Copy only this: the line containing "rear_casing();", the line containing "obj.matrix_parent_inverse = Matrix.Identity(4)", and every line between them, exactly as written.

_Data provided_.
━━━━━━━━━━━━━━━━

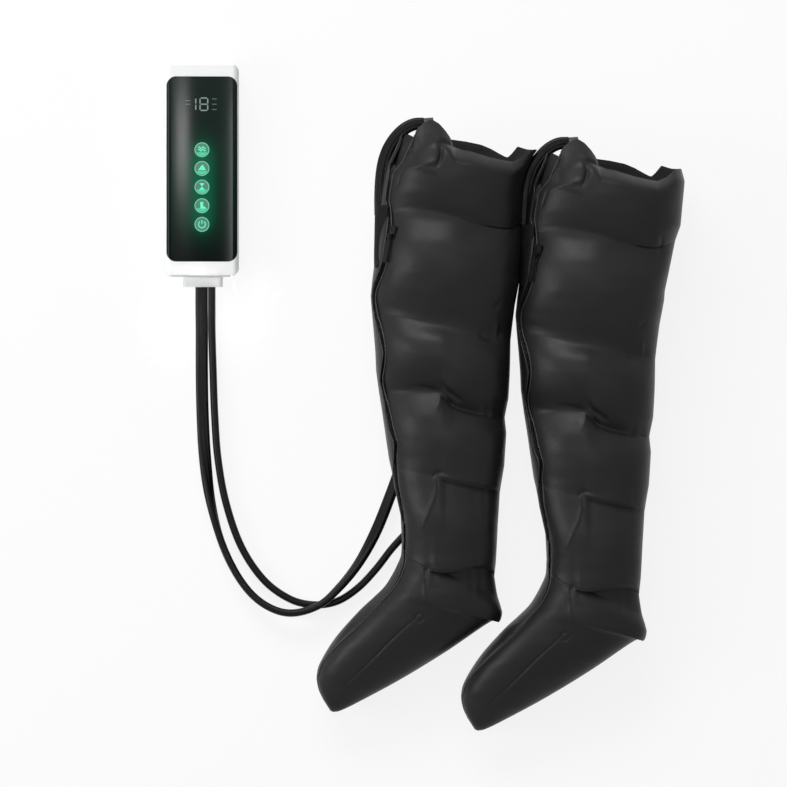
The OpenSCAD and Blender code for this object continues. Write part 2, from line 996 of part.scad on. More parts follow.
module chamber(k, give) {
    outer = [for (u = crown_steps) outline(chamber_station(k, give, u), 0, rake_at(k, u))];
    inner = [for (u = inner_steps)
        outline(chamber_station(k, give, u), wall_at(u), rake_at(k, u))];
    sleeve(outer, inner, [], []);
}

module foot_chamber() {
    last = len(foot_stations) - 1;
    outer = [for (s = foot_stations) outline(s, 0, 0)];
    inner = [for (i = [0 : last - 1])
        outline(foot_stations[i], i == 0 ? weld_wall : chamber_wall, 0)];
    sleeve(outer, inner, toe_tip, inner_toe_tip);
}

// ---------- zip ----------

// Points of the zip line on the boot, with the outward direction at each
function zip_normal(s) =
    let (
        side = unit([s[2] - s[0], s[3] - s[1]]),
        reach = norm([s[2] - s[0], s[3] - s[1]]) / 2,
        half = (s[5] - s[4]) / 2
    )
    unit([side[0] * cos(zip_angle) / reach, side[1] * cos(zip_angle) / reach,
          sin(zip_angle) / half]);

function zip_spot(s, lift) = outline_point(s, zip_angle, 0, 0) + zip_normal(s) * lift;

function leg_zip_stations() =
    [for (k = [1 : len(crowns) - 1], u = zip_run) chamber_station(k, no_give, u)];

function foot_zip_stations() = [for (i = [1 : 4]) foot_stations[i]];

function zip_ring(s, d) =
    let (
        n = zip_normal(s),
        across = unit(cross(d, n)),
        p = zip_spot(s, zip_lift)
    )
    [p - across * zip_w / 2, p + across * zip_w / 2,
     p + across * zip_w / 2 - n * zip_t, p - across * zip_w / 2 - n * zip_t];

module zip_tape() {
    stations = concat(leg_zip_stations(), foot_zip_stations());
    last = len(stations) - 1;
    path = [for (s = stations) zip_spot(s, zip_lift)];
    rings = [for (i = [0 : last])
        zip_ring(stations[i], unit(path[min(i + 1, last)] - path[max(i - 1, 0)]))];
    points = [for (r = rings) each r];
    faces = [
        for (i = [0 : last - 1]) each strip(i, 4, 0, true),
        [0, 1, 2],
        [0, 2, 3],
        [4 * last + 2, 4 * last + 1, 4 * last],
        [4 * last + 3, 4 * last + 2, 4 * last]
    ];
    color(zip_black)
    polyhedron(points, faces);
}

// The slider's straight run: its start, its direction and the outward direction
run_start = zip_spot(chamber_station(slider_chamber, no_give, zip_run[0]), zip_lift);
run_end = zip_spot(chamber_station(slider_chamber, no_give, zip_run[1]), zip_lift);
run_dir = unit(run_end - run_start);
run_normal_0 = zip_normal(chamber_station(slider_chamber, no_give, 0.5));
run_across = unit(cross(run_dir, run_normal_0));
run_normal = cross(run_across, run_dir);
slider_spot = mix(run_start, run_end, slider_start);
pin_lift = 6.3;
pin_along = 4;
ear_t = 1.6;
ear_inner = 2.3;
ear_l = 5;
ear_over = 1.5;
slider_t = 3;
slider_r = 3;
eye_wall = 1.5;
puller_t = 1.6;
puller_w = 8;
puller_r = 2.5;
neck_l = 9;
puller_from = 6;

// Puts children on the zip: +Y down the zip, +Z away from the boot
module on_zip() {
    multmatrix([
        [run_across[0], run_dir[0], run_normal[0], slider_spot[0]],
        [run_across[1], run_dir[1], run_normal[1], slider_spot[1]],
        [run_across[2], run_dir[2], run_normal[2], slider_spot[2]],
        [0, 0, 0, 1]
    ])
        children();
}

module zip_slider() {
    color(zip_black)
    on_zip() {
        translate([0, 0, slider_gap])
            linear_extrude(slider_t)
                round_rect(slider_w, slider_l, slider_r);
        for (s = [-1, 1])
            translate([s * (ear_inner + ear_t / 2) - ear_t / 2, pin_along - ear_l / 2,
                       slider_gap + slider_t - e])
                cube([ear_t, ear_l, pin_lift - slider_gap - slider_t + ear_over]);
        translate([-ear_inner - ear_t / 2, pin_along, pin_lift])
            rotate([0, 90, 0])
                cylinder(d = puller_pin_d, h = 2 * ear_inner + ear_t);
    }
}

module zip_puller() {
    eye_w = 2 * (ear_inner - slide_gap);
    color(zip_black)
    on_zip()
        difference() {
            union() {
                translate([-eye_w / 2, pin_along, pin_lift])
                    rotate([0, 90, 0])
                        cylinder(d = puller_pin_d + 2 * eye_wall, h = eye_w);
                translate([-eye_w / 2, pin_along, pin_lift - puller_t / 2])
                    cube([eye_w, neck_l, puller_t]);
                translate([0, pin_along + puller_from + puller_l / 2, pin_lift - puller_t / 2])
                    linear_extrude(puller_t)
                        round_rect(puller_w, puller_l, puller_r);
            }
            translate([-eye_w, pin_along, pin_lift])
                rotate([0, 90, 0])
                    cylinder(d = puller_pin_d + 2 * slide_gap, h = 2 * eye_w);
        }
}

// ---------- hose fittings of a boot ----------

// A short level collar that carries on from the end of a hose
module collar(end, direction, l) {
    translate(spot(end))
        rotate([0, 0, -atan2(direction[0], direction[1])])
            bar_y(collar_d, 0, 0, 0, l);
}

module rim_collars() {
    n = len(rim_hose_route) - 1;
    color(dark_plastic) {
        collar(rim_hose_route[0], -heading(rim_hose_route, 0), rim_collar_l);
        collar(rim_hose_route[n], heading(rim_hose_route, n), low_collar_l);
    }
}

module inlet_collar(route) {
    n = len(route) - 1;
    color(dark_plastic)
        collar(route[n], heading(route, n), inlet_collar_l);
}

module left_fittings() {
    translate(left_spot)
        rim_collars();
    inlet_collar(left_hose_route);
}

module right_fittings() {
    translate(right_spot)
        rim_collars();
    inlet_collar(right_hose_route);
}

module left_chamber_1() {
    translate(left_spot) chamber(0, left_give);
}

module left_chamber_2() {
    translate(left_spot) chamber(1, left_give);
}

module left_chamber_3() {
    translate(left_spot) chamber(2, left_give);
}

module left_chamber_4() {
    translate(left_spot) chamber(3, left_give);
}

module left_chamber_5() {
    translate(left_spot) chamber(4, left_give);
}

module left_chamber_foot() {
    translate(left_spot) foot_chamber();
}

module left_zip_tape() {
    translate(left_spot) zip_tape();
}

module left_zip_slider() {
    translate(left_spot) zip_slider();
}

module left_zip_puller() {
    translate(left_spot) zip_puller();
}

module right_chamber_1() {
    translate(right_spot) chamber(0, no_give);
}

module right_chamber_2() {
    translate(right_spot) chamber(1, no_give);
}

module right_chamber_3() {
    translate(right_spot) chamber(2, no_give);
}

module right_chamber_4() {
    translate(right_spot) chamber(3, no_give);
}

module right_chamber_5() {
    translate(right_spot) chamber(4, no_give);
}

module right_chamber_foot() {
    translate(right_spot) foot_chamber();
}

module right_zip_tape() {
    translate(right_spot) zip_tape();
}

module right_zip_slider() {
    translate(right_spot) zip_slider();
}

module right_zip_puller() {
    translate(right_spot) zip_puller();
}

rear_casing();
front_casing();
gloss_panel();
mode_key();
pressure_key();
timer_key();
zone_key();
power_key();
key_mat();
main_board();
display();
key_lights();
buzzer();
battery_pack();
battery_tray();
pump_head();
pump_motor();
pump_rotor();
pump_cradle();
valve_manifold();
valve_coils();
left_valve_plunger();
right_valve_plunger();
air_tubes();
pressure_sensor();
charge_socket();
air_socket();
socket_seals();
case_screws();
board_screws();
grip_pad();
plug_body();
plug_nipples();
left_hose();
right_hose();
left_rim_hose();
right_rim_hose();
left_chamber_1();
left_chamber_2();
left_chamber_3();
left_chamber_4();
left_chamber_5();
left_chamber_foot();
left_zip_tape();
left_zip_slider();
left_zip_puller();
left_fittings();
right_chamber_1();
right_chamber_2();
right_chamber_3();
right_chamber_4();
right_chamber_5();
right_chamber_foot();
right_zip_tape();
right_zip_slider();
right_zip_puller();
right_fittings();
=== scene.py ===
"""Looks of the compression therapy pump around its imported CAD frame.

Lines, tables and sizes of pieces are millimetres and take MM on their way into a mesh.
The camera, the lamps, the floor and the materials are in metres, like the frame itself.
"""

import json
import math

import bpy
import numpy as np
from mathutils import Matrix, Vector


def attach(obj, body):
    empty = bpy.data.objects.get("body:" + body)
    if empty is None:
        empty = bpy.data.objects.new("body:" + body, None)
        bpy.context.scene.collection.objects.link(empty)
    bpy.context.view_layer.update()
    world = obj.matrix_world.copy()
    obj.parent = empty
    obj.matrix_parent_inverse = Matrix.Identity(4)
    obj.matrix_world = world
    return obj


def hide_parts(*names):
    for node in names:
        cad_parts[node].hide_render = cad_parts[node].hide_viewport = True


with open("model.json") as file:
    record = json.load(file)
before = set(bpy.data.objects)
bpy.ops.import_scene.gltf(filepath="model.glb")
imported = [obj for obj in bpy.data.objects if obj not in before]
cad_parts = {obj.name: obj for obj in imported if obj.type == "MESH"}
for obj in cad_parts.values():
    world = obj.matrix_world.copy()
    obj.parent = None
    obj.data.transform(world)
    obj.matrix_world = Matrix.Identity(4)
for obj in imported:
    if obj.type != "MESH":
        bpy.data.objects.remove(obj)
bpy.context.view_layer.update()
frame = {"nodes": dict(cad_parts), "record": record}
MM = 0.001

# ---------- camera: straight down, tilted 3 degrees to the left ----------

TILT = math.radians(3)
PX_MM = 1.25                     # millimetres a pixel of the photograph
PHOTO = 787                      # pixels along each side of the photograph
ORIGIN_PX = (200, 169.75)        # pixel of the frame's origin ...
ORIGIN_HEIGHT = 0.06             # ... at this height over it, in metres
BOOT_PX = (464, 149.75)          # pixel of the left boot's own origin ...
BOOT_HEIGHT = 75.0               # ... at this height, in millimetres
CAMERA_FAR = 10.0
SENSOR = 36
CLIP_END = 100


def placed(name, data):
    """A new object of the scene."""
    ob = bpy.data.objects.new(name, data)
    bpy.context.scene.collection.objects.link(ob)
    return ob


def make_camera():
    data = bpy.data.cameras.new("camera")
    cam = placed("camera", data)
    along = (PHOTO / 2 - ORIGIN_PX[0]) * PX_MM * MM
    x = (along - ORIGIN_HEIGHT * math.sin(TILT)) / math.cos(TILT)
    y = (ORIGIN_PX[1] - PHOTO / 2) * PX_MM * MM
    toward = Vector((math.sin(TILT), 0, -math.cos(TILT)))
    cam.location = Vector((x, y, ORIGIN_HEIGHT)) - toward * CAMERA_FAR
    cam.rotation_euler = (0, -TILT, 0)
    data.sensor_width = SENSOR
    data.lens = SENSOR * CAMERA_FAR / (PHOTO * PX_MM * MM)
    data.clip_end = CLIP_END
    bpy.context.scene.camera = cam


make_camera()
bpy.context.scene.view_settings.view_transform = "Standard"

# ---------- small helpers ----------


def smooth01(t):
    """A soft step: 0 up to t = 0 and 1 from t = 1."""
    t = np.clip(t, 0, 1)
    return t * t * (3 - 2 * t)


def catmull(points, per):
    """A smooth line through points, with per steps between two of them."""
    p = np.array(points, float)
    p = np.vstack([2 * p[0] - p[1], p, 2 * p[-1] - p[-2]])
    out = []
    for i in range(1, len(p) - 2):
        for t in np.arange(per) / per:
            a, b, c, d = p[i - 1], p[i], p[i + 1], p[i + 2]
            out.append(0.5 * (2 * b + (c - a) * t + (2 * a - 5 * b + 4 * c - d) * t * t
                              + (3 * b - a - 3 * c + d) * t ** 3))
    out.append(p[-2])
    return np.array(out)


def unit(vectors):
    return vectors / np.linalg.norm(vectors, axis=1)[:, None]


def directions(line):
    """Unit vectors along a line, level across it and up from it, at each of its points."""
    along = unit(np.gradient(line, axis=0))
    across = unit(np.cross(along, [0, 0, 1.0]))
    return along, across, np.cross(across, along)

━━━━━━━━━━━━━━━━

_Result of this exercise_.
rear_casing();
front_casing();
gloss_panel();
mode_key();
pressure_key();
timer_key();
zone_key();
power_key();
key_mat();
main_board();
display();
key_lights();
buzzer();
battery_pack();
battery_tray();
pump_head();
pump_motor();
pump_rotor();
pump_cradle();
valve_manifold();
valve_coils();
left_valve_plunger();
right_valve_plunger();
air_tubes();
pressure_sensor();
charge_socket();
air_socket();
socket_seals();
case_screws();
board_screws();
grip_pad();
plug_body();
plug_nipples();
left_hose();
right_hose();
left_rim_hose();
right_rim_hose();
left_chamber_1();
left_chamber_2();
left_chamber_3();
left_chamber_4();
left_chamber_5();
left_chamber_foot();
left_zip_tape();
left_zip_slider();
left_zip_puller();
left_fittings();
right_chamber_1();
right_chamber_2();
right_chamber_3();
right_chamber_4();
right_chamber_5();
right_chamber_foot();
right_zip_tape();
right_zip_slider();
right_zip_puller();
right_fittings();
=== scene.py ===
"""Looks of the compression therapy pump around its imported CAD frame.

Lines, tables and sizes of pieces are millimetres and take MM on their way into a mesh.
The camera, the lamps, the floor and the materials are in metres, like the frame itself.
"""

import json
import math

import bpy
import numpy as np
from mathutils import Matrix, Vector


def attach(obj, body):
    empty = bpy.data.objects.get("body:" + body)
    if empty is None:
        empty = bpy.data.objects.new("body:" + body, None)
        bpy.context.scene.collection.objects.link(empty)
    bpy.context.view_layer.update()
    world = obj.matrix_world.copy()
    obj.parent = empty
    obj.matrix_parent_inverse = Matrix.Identity(4)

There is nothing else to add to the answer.